Il y'a un temps pour la pensée et la réflexion et un temps pour l'action. C'est le temps de l'action pour la Guinée. Quand on sait maintenant que « le jeu des démocraties est plus caché, plus retenu, plus subtil que celui des tyrannies », que pouvons-nous attendre des dictatures militaires sans masque ? Nous sommes arrivés aux rivages de l'absurde ! Même la démocratie nous trompe. Il ne faut pas que le prince soit l'Etat, ou pire : tout l'Etat. Oui, il existe tant de « démocraties dégradées » ! Mais nous ne pouvons plus rester des témoins muets, encore moins des voyeurs, car nous sommes restés longtemps des voyeurs, un vice bien partagé sous les tropiques.
La Guinée a besoin de nous.
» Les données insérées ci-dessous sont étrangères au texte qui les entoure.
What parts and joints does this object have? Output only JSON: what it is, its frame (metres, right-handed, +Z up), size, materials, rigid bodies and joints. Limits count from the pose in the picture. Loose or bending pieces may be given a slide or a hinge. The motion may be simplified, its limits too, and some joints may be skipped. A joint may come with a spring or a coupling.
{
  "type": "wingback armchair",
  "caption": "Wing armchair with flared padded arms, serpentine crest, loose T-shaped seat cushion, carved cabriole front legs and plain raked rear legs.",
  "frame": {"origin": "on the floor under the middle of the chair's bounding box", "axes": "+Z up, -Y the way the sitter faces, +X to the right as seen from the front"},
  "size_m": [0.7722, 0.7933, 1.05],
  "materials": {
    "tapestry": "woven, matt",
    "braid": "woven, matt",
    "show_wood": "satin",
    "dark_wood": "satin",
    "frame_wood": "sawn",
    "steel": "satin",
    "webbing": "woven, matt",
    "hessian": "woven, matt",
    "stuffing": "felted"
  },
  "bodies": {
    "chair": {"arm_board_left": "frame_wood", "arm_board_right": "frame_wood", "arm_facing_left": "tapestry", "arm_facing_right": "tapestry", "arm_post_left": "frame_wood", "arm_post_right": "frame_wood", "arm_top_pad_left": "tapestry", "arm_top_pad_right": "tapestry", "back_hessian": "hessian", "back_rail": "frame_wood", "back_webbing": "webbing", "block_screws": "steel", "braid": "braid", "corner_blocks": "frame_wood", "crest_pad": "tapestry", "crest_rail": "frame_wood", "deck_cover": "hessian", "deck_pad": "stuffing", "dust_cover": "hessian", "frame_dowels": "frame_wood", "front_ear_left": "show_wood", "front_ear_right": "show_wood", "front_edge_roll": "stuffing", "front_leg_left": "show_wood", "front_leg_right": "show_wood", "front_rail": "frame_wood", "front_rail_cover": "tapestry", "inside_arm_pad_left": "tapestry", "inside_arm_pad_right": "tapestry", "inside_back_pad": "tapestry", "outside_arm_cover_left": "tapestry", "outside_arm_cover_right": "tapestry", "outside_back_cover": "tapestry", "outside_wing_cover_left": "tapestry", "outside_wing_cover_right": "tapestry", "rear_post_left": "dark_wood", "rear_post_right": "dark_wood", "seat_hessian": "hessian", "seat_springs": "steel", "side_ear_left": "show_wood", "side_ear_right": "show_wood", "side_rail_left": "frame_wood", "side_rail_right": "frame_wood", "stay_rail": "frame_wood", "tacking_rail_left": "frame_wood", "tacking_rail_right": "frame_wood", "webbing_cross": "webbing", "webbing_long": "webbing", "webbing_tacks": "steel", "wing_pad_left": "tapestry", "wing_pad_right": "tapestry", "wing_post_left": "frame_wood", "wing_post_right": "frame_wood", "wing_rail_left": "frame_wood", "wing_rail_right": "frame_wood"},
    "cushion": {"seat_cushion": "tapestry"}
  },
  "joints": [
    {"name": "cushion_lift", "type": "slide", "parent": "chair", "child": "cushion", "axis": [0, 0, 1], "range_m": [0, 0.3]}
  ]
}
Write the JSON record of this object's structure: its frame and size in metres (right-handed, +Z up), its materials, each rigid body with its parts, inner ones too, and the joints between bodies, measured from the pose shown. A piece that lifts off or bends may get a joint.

Elle a besoin d'une Union Africaine plus ferme, plus engagée, plus opérationnelle surtout, moins conciliante, attentiste. Qui disait que « les bonnes lois naissent des tumultes » ?
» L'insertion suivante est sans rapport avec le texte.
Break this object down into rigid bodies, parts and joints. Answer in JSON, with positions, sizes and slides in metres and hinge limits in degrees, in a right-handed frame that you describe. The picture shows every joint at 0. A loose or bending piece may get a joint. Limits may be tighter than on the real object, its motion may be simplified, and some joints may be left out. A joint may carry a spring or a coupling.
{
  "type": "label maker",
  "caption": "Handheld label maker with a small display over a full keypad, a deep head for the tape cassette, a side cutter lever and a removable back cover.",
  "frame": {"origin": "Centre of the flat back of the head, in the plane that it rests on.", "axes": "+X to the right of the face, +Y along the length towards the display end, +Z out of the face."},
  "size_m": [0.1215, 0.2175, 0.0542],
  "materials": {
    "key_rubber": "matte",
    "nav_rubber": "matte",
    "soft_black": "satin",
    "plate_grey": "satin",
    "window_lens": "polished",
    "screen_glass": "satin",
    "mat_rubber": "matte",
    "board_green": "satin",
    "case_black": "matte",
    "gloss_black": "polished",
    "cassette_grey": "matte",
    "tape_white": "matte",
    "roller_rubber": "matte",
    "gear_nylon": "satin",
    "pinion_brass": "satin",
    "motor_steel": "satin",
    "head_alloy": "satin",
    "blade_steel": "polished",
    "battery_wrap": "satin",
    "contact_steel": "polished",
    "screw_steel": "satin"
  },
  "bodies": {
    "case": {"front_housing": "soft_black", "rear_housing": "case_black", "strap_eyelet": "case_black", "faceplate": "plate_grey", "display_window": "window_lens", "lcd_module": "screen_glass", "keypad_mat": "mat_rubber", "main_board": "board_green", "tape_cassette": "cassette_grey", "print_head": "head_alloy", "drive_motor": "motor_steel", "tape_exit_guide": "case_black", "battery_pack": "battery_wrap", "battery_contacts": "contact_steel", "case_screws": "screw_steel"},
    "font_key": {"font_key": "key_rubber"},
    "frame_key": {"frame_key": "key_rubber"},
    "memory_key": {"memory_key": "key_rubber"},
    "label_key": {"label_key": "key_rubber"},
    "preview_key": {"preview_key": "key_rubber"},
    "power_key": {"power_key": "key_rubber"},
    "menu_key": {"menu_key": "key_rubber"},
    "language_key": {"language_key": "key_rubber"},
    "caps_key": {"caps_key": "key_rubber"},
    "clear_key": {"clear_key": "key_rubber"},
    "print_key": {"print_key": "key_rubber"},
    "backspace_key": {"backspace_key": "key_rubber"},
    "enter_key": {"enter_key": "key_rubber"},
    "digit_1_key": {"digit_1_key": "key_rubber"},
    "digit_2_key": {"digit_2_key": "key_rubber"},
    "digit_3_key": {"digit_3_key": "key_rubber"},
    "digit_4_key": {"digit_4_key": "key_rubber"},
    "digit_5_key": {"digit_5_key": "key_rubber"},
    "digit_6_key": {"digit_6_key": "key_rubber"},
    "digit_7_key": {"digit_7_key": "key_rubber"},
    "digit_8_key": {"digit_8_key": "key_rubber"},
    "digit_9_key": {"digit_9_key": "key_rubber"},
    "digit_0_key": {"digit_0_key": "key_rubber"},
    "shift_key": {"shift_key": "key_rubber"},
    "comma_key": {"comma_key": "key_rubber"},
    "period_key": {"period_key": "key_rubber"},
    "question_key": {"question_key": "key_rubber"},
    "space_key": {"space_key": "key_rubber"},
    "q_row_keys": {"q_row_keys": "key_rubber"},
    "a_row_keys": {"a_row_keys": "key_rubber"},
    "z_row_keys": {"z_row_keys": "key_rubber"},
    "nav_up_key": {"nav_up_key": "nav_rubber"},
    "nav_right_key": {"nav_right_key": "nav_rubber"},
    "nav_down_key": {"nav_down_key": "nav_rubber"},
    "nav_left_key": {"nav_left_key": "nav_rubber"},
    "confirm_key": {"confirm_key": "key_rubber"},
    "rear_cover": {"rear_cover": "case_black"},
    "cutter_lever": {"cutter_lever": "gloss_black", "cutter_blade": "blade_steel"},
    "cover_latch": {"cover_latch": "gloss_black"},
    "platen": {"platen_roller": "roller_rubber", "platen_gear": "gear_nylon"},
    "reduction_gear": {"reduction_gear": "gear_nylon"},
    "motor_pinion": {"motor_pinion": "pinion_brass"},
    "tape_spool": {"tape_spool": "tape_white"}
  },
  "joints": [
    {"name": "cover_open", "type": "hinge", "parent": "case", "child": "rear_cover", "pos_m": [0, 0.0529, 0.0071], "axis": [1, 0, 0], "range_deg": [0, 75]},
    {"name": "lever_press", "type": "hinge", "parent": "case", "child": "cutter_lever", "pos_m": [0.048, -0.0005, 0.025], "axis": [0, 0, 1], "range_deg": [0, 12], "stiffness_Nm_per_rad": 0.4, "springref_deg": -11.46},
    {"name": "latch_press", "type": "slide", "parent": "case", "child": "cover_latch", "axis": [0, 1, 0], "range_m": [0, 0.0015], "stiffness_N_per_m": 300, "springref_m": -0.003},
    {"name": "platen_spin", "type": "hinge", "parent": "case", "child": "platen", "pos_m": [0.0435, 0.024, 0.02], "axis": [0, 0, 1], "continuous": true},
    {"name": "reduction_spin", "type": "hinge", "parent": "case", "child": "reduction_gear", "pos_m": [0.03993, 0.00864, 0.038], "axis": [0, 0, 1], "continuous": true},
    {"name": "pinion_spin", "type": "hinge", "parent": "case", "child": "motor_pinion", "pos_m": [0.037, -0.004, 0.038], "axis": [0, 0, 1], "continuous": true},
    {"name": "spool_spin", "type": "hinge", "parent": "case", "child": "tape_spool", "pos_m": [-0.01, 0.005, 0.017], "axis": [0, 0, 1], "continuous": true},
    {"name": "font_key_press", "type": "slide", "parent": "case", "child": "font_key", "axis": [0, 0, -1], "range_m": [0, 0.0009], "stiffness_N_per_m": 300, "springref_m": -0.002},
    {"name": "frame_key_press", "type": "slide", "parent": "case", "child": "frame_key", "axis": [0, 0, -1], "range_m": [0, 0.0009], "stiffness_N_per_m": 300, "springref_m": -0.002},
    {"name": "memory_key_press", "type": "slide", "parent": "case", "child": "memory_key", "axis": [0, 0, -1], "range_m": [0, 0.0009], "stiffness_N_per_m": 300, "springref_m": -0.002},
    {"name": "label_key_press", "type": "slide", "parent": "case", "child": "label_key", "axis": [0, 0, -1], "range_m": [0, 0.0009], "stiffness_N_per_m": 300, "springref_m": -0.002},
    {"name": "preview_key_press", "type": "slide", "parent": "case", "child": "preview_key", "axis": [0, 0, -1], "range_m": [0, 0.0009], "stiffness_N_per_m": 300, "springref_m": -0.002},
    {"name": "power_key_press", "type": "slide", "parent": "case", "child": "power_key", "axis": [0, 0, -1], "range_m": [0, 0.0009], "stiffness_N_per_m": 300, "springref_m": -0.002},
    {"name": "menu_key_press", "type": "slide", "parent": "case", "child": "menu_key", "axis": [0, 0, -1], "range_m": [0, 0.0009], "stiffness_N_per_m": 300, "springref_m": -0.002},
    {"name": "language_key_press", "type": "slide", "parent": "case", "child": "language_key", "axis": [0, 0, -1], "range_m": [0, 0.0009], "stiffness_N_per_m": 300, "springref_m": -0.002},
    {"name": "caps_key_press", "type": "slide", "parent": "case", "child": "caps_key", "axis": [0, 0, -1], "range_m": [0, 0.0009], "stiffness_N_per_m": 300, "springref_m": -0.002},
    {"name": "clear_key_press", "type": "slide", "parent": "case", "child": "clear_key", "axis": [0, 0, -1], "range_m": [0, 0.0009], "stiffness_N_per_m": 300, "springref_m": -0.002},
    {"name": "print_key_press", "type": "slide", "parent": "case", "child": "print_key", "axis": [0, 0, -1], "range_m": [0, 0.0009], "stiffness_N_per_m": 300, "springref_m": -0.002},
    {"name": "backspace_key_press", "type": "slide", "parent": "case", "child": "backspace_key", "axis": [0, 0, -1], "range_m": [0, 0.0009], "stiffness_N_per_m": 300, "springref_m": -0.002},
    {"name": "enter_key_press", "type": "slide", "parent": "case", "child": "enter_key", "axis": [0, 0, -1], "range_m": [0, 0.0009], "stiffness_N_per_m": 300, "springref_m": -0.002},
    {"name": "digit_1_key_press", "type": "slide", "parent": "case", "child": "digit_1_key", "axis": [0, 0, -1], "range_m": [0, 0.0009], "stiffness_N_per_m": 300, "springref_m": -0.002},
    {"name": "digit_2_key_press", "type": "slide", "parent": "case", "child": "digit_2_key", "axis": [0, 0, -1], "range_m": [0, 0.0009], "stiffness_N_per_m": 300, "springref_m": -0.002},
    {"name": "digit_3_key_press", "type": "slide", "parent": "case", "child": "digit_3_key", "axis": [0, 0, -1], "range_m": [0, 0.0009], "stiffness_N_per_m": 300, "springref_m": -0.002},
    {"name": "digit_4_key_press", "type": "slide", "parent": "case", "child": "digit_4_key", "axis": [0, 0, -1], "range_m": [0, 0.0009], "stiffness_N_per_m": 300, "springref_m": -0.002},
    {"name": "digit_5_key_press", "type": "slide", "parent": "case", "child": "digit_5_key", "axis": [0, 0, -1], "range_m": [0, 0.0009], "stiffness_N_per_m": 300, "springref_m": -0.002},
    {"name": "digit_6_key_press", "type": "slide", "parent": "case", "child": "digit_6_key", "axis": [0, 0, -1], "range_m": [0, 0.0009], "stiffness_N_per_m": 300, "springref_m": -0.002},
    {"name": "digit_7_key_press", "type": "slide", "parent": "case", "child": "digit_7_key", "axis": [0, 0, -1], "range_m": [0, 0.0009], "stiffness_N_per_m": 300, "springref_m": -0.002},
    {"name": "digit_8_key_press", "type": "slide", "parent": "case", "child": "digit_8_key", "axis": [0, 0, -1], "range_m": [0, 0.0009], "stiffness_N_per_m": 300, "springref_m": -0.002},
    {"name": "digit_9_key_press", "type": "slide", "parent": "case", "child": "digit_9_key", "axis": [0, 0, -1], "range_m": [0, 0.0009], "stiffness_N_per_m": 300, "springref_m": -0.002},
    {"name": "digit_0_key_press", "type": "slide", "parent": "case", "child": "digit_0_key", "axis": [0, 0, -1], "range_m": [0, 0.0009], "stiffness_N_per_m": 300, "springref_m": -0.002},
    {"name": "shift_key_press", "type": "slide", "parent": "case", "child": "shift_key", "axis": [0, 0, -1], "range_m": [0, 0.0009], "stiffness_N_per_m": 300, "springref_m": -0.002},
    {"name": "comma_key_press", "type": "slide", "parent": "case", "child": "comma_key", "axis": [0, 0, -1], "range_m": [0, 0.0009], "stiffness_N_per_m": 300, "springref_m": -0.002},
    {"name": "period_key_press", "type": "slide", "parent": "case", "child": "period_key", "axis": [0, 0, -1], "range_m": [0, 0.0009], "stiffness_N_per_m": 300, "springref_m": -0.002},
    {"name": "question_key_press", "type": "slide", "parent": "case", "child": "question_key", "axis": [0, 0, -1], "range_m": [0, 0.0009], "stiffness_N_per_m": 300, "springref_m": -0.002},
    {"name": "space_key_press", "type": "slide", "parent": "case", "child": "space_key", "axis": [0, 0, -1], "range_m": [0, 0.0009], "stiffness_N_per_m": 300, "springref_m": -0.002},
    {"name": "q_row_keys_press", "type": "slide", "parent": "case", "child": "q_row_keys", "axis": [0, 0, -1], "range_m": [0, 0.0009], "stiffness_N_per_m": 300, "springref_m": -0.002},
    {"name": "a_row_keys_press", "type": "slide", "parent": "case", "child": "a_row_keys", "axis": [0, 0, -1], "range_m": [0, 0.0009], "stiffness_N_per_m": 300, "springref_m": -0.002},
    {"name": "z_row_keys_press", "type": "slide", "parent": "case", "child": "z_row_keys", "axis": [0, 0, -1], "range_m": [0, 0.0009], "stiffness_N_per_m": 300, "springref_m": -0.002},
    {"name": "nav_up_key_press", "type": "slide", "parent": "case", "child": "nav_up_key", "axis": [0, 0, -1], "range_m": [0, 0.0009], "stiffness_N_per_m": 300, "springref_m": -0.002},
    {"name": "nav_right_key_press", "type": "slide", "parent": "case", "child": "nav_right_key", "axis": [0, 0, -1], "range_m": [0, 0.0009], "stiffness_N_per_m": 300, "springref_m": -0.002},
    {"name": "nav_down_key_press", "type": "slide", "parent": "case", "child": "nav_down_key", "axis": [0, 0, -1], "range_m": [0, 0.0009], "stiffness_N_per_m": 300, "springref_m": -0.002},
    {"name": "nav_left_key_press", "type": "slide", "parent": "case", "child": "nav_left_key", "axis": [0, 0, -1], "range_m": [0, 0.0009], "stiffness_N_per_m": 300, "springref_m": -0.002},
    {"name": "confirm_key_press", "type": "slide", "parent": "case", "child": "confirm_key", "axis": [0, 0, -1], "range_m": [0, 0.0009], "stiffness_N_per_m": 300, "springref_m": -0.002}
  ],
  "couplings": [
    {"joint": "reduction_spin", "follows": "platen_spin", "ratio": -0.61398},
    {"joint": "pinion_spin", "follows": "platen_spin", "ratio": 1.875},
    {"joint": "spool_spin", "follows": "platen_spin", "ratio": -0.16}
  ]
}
Nous ne pouvons plus être du côté des coups d'Etat militaires ou des coups d'Etat constitutionnels. Ceux qui tentent de les justifier ont tort. L'histoire les rattrape toujours quelque part, un jour, dans leur conscience. Notre pente naturelle doit être la démocratie, le vote libre et garanti des citoyens, même si la démocratie, par sa nature contraignante pour les princes, commence par le devoir de tuer en soi la tentation du pouvoir absolu par un dépassement de soi. Cela exige une infaillible noblesse, une hauteur et un détachement à toute épreuve. Je disais affectueusement à Senghor l'inoubliable, que je n'avais pas partagé sa manière d'avoir passé le pouvoir à Abdou Diouf. Je trouvais la méthode anti-démocratique. Il avait marqué un long silence avant de me répondre que si c'était à refaire, il l'aurait refait, car le temps du Sénégal l'exigeait.
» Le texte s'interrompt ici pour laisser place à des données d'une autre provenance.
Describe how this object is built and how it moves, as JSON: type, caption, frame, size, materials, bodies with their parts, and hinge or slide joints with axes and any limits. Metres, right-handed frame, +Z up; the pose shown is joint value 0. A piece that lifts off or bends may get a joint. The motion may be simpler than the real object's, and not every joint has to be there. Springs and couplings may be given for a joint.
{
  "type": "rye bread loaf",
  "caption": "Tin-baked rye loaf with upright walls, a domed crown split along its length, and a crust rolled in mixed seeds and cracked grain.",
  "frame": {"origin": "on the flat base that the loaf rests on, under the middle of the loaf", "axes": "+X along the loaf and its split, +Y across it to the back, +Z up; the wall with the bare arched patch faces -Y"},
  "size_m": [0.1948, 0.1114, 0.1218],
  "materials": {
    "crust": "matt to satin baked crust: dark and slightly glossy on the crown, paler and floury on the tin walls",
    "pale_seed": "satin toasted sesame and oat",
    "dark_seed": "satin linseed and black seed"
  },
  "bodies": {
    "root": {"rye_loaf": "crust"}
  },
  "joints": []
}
J'ai rapporté ce moment d'échange dans le livre que je lui ai consacré lors de son 100ème anniversaire en 2006, « Senghor : ma part d'homme ». Je n'étais pas bien sûr d'accord avec lui sur cette question, même si son argument fut que notre pays n'était pas encore prêt pour une vraie alternance. Pour ma part, il n'existe pas « un temps » pour garder le pouvoir et « un temps » pour le mettre démocratiquement en jeu. Certains pères des indépendances africaines ont eu souvent ce vilain péché, ce maladroit réflexe. En Guinée, justement, il est temps de laisser la société civile gouverner si le peuple le souhaite souverainement, au regard de la décomposition et de l'insoutenable gâchis économique d'un pays si riche, si prospère, si séduisant. Si les ballets de Keïta Fodéba n'avaient pas existé et fasciné le monde, si l'orchestre du Bembeya Jazz national n'avait pas existé et fasciné le monde, si l'équipe de football du Syli National n'avait pas marqué l'histoire du ballon africain, qu'aurait-on retenu de la Guinée ? C'est bien la culture, en un mot, qui a mis ce beau pays dans le cœur de tous les peuples du monde.
Il est alors temps que la politique, incarnée par des hommes de talent et d'éthique, prenne enfin le relais pour le bonheur d'un grand peuple que celui de Guinée, pour la fierté de l'Afrique, pour le respect d'une civilisation d'un 21ème siècle moins barbare, moins inquiétant, mais apaisant, digne de notre humanité et de nos enfants, demain.